Written instruction:
Write out exactly the lines from the line with "base_pan();" through the line with "obj.data.transform(obj.matrix_world)", both ends included, and no other line.
##########
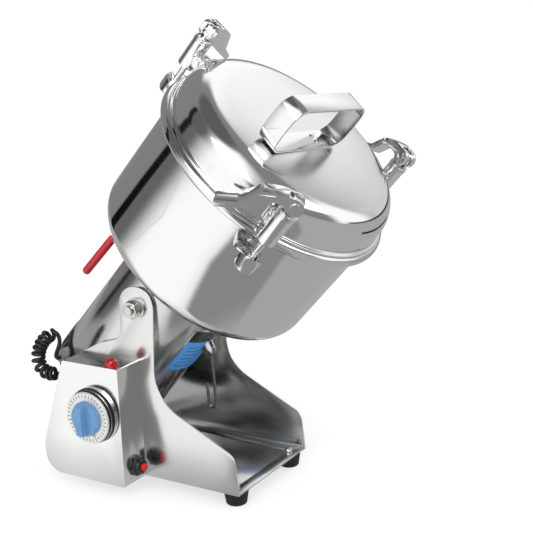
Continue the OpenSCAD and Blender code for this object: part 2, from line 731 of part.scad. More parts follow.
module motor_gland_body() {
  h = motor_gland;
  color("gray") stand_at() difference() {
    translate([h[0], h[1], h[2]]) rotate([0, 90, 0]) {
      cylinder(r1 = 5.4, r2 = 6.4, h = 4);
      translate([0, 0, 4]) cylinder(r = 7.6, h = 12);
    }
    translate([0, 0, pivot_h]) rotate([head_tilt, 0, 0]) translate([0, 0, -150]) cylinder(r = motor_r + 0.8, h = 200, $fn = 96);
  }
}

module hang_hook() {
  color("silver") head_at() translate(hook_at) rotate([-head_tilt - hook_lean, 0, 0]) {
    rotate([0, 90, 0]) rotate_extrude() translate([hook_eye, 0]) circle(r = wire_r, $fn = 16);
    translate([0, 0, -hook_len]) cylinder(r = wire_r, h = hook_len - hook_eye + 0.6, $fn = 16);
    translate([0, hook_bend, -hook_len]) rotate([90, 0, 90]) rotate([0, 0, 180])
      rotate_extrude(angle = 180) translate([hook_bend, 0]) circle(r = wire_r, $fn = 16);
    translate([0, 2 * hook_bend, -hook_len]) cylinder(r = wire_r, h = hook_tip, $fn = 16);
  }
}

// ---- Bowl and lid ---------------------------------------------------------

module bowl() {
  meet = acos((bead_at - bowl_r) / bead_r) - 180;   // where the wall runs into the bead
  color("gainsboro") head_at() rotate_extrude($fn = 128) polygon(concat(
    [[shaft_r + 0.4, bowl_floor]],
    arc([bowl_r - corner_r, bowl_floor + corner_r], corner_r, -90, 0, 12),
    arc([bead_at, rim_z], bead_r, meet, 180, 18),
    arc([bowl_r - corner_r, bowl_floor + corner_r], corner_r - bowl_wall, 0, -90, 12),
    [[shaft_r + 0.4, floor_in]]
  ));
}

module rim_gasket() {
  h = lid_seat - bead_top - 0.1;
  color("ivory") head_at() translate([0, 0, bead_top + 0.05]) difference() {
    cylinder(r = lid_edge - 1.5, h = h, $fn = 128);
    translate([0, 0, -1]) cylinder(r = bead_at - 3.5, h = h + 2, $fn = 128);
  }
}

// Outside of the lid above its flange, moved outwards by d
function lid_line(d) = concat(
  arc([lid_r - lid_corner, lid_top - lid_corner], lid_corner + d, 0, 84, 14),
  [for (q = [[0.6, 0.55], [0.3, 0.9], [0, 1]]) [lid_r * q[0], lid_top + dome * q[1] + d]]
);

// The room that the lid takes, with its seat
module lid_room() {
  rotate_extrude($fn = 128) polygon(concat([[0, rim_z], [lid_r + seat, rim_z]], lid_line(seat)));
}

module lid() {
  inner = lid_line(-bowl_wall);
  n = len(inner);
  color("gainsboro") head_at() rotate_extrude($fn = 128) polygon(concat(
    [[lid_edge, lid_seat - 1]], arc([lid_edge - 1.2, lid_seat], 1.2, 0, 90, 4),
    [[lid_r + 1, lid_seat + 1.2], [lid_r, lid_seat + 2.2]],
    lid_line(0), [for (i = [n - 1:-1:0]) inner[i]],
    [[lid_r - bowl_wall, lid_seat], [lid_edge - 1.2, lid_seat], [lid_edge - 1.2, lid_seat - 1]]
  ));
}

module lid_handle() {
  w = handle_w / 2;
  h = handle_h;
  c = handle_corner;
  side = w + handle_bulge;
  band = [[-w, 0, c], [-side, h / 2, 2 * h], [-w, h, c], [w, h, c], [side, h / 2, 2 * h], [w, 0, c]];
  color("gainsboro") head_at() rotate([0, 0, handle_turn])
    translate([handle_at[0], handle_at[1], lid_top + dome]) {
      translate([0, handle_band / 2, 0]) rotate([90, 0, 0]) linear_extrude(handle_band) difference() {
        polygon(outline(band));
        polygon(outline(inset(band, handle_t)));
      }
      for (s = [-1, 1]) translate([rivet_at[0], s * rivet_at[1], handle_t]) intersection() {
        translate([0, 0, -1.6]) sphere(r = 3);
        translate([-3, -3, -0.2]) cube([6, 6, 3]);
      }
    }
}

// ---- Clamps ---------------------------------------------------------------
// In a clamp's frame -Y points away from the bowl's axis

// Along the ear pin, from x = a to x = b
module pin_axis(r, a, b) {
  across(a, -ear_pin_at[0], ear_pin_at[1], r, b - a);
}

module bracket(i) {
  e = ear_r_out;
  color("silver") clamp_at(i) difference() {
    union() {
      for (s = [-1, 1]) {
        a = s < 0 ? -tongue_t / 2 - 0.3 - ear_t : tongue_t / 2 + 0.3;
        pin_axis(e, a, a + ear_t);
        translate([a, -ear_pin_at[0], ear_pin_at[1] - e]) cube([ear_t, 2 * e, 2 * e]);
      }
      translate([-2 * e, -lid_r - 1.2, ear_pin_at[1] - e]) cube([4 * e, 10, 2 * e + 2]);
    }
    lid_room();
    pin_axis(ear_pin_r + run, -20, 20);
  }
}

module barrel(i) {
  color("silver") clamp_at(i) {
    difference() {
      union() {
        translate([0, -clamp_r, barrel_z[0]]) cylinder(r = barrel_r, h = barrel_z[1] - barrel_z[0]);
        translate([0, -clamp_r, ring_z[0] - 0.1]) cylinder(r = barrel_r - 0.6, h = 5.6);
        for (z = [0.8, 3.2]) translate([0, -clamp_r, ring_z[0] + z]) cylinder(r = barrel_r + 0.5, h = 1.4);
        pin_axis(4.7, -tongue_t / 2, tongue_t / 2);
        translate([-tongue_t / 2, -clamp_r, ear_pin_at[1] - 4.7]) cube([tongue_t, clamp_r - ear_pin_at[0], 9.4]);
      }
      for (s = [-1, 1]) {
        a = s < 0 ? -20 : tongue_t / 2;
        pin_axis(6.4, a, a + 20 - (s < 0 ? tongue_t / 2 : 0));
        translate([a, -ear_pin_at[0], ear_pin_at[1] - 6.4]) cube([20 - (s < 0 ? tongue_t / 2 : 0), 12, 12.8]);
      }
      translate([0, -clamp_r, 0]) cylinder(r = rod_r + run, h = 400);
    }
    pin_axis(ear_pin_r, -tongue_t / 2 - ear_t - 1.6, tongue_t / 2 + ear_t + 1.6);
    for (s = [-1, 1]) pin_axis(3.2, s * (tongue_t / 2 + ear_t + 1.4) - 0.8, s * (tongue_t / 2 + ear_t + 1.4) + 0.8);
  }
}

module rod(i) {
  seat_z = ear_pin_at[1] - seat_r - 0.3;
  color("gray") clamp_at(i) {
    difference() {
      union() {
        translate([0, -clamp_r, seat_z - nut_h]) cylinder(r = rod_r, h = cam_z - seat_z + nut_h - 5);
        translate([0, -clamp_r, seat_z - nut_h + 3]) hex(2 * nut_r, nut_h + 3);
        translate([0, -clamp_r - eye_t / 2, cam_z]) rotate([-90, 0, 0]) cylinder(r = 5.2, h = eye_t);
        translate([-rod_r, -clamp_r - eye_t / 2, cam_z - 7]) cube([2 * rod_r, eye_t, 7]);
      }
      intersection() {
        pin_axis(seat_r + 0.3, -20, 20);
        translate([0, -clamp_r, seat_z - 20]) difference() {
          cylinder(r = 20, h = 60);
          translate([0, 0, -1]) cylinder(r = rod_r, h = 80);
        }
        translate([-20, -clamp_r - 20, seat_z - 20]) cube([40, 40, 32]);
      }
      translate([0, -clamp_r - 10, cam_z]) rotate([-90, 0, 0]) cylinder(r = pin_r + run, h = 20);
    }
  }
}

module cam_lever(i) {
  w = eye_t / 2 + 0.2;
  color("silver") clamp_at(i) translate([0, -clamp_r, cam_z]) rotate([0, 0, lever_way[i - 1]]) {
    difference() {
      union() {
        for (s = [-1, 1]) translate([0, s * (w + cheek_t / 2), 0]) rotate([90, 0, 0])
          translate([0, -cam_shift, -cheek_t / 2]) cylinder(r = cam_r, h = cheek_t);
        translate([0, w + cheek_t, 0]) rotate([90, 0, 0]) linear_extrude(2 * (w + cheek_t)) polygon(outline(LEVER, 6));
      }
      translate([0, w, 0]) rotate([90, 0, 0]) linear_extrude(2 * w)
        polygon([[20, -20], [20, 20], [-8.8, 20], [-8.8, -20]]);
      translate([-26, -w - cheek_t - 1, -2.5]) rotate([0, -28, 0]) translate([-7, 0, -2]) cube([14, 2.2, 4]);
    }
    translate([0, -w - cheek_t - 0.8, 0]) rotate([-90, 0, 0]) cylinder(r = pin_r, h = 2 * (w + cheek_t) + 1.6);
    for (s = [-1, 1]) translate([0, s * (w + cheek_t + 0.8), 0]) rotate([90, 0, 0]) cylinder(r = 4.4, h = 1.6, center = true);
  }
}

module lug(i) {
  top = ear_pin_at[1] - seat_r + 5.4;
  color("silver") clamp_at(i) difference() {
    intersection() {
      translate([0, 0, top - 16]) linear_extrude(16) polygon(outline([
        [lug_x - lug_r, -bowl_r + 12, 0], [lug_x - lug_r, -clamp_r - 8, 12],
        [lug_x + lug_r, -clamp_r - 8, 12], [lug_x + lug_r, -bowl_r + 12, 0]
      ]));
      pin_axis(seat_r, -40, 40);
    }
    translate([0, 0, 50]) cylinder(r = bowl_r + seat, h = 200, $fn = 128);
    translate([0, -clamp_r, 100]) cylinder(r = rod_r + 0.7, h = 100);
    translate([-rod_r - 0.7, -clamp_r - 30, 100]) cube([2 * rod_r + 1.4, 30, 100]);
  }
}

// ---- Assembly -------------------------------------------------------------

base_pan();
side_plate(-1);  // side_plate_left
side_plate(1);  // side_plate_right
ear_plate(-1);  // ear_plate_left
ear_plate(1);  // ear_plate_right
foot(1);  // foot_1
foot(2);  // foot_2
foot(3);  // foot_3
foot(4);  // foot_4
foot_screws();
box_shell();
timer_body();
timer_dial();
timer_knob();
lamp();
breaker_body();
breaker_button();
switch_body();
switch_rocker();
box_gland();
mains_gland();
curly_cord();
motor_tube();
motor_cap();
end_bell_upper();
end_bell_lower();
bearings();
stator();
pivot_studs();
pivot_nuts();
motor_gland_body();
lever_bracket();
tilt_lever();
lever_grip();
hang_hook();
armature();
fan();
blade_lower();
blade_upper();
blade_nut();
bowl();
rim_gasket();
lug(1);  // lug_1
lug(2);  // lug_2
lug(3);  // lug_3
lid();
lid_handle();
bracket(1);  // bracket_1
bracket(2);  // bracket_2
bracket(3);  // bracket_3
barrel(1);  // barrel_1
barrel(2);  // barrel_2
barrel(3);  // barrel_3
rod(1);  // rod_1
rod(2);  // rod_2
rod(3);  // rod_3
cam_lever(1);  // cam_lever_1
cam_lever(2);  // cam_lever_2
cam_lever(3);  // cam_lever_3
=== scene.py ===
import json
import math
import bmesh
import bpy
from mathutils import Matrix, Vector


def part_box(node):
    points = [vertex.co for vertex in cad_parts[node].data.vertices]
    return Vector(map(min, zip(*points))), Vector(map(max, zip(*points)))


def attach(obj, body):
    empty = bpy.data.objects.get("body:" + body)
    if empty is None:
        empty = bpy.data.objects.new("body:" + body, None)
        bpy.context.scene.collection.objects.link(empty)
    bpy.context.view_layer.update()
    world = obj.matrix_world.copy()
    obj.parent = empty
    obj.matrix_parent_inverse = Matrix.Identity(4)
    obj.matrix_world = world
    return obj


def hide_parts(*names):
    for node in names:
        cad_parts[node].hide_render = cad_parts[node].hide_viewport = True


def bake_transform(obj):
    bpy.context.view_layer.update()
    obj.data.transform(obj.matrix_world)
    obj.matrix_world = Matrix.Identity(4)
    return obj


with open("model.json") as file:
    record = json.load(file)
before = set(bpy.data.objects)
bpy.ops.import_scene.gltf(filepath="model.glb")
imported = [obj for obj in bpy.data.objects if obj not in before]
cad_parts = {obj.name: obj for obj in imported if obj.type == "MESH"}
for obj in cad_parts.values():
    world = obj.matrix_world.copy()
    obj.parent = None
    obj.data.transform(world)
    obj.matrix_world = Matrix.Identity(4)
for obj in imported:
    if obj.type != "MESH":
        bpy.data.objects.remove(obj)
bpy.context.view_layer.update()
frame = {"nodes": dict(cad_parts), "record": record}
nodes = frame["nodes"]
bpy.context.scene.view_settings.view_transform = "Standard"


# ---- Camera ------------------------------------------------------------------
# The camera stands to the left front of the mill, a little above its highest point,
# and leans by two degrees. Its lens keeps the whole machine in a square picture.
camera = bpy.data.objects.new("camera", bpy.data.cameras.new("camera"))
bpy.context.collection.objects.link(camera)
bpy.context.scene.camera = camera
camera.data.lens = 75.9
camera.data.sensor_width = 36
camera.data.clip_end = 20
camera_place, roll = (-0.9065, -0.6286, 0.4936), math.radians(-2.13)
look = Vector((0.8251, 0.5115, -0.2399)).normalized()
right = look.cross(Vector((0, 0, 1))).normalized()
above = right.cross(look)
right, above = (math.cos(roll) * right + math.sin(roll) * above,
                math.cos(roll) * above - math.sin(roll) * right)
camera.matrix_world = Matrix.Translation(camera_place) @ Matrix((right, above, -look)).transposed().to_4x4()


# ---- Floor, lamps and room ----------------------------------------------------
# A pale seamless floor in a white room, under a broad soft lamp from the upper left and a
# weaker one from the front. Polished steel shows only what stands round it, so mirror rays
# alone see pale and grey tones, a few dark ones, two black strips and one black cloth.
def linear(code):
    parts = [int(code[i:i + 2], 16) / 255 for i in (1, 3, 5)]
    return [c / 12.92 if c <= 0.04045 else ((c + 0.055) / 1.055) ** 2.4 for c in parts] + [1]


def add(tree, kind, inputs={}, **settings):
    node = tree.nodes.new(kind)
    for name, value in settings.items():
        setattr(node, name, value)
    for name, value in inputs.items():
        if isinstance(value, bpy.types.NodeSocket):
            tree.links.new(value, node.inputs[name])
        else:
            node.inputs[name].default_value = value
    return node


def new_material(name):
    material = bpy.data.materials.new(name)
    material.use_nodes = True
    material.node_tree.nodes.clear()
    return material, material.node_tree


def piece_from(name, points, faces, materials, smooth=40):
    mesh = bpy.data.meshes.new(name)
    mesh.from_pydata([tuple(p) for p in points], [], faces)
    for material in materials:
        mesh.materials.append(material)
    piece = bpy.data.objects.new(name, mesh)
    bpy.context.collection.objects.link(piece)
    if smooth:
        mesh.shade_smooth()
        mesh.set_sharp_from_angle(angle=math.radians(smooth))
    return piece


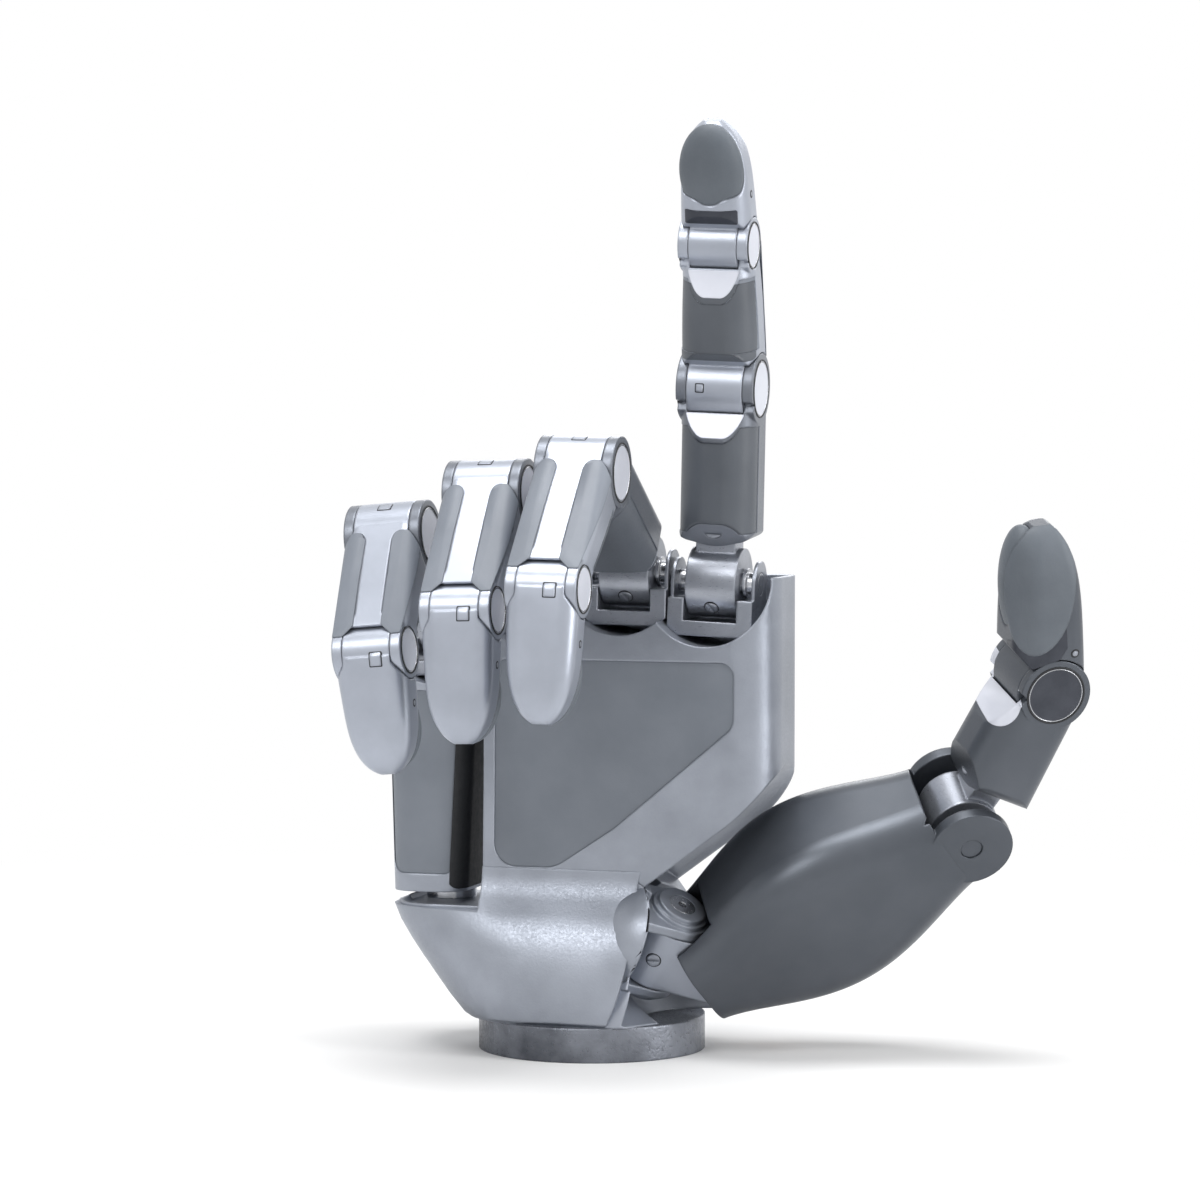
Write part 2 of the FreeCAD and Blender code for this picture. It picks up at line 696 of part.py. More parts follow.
##########
The result:
base_pan();
side_plate(-1);  // side_plate_left
side_plate(1);  // side_plate_right
ear_plate(-1);  // ear_plate_left
ear_plate(1);  // ear_plate_right
foot(1);  // foot_1
foot(2);  // foot_2
foot(3);  // foot_3
foot(4);  // foot_4
foot_screws();
box_shell();
timer_body();
timer_dial();
timer_knob();
lamp();
breaker_body();
breaker_button();
switch_body();
switch_rocker();
box_gland();
mains_gland();
curly_cord();
motor_tube();
motor_cap();
end_bell_upper();
end_bell_lower();
bearings();
stator();
pivot_studs();
pivot_nuts();
motor_gland_body();
lever_bracket();
tilt_lever();
lever_grip();
hang_hook();
armature();
fan();
blade_lower();
blade_upper();
blade_nut();
bowl();
rim_gasket();
lug(1);  // lug_1
lug(2);  // lug_2
lug(3);  // lug_3
lid();
lid_handle();
bracket(1);  // bracket_1
bracket(2);  // bracket_2
bracket(3);  // bracket_3
barrel(1);  // barrel_1
barrel(2);  // barrel_2
barrel(3);  // barrel_3
rod(1);  // rod_1
rod(2);  // rod_2
rod(3);  // rod_3
cam_lever(1);  // cam_lever_1
cam_lever(2);  // cam_lever_2
cam_lever(3);  // cam_lever_3
=== scene.py ===
import json
import math
import bmesh
import bpy
from mathutils import Matrix, Vector


def part_box(node):
    points = [vertex.co for vertex in cad_parts[node].data.vertices]
    return Vector(map(min, zip(*points))), Vector(map(max, zip(*points)))


def attach(obj, body):
    empty = bpy.data.objects.get("body:" + body)
    if empty is None:
        empty = bpy.data.objects.new("body:" + body, None)
        bpy.context.scene.collection.objects.link(empty)
    bpy.context.view_layer.update()
    world = obj.matrix_world.copy()
    obj.parent = empty
    obj.matrix_parent_inverse = Matrix.Identity(4)
    obj.matrix_world = world
    return obj


def hide_parts(*names):
    for node in names:
        cad_parts[node].hide_render = cad_parts[node].hide_viewport = True


def bake_transform(obj):
    bpy.context.view_layer.update()
    obj.data.transform(obj.matrix_world)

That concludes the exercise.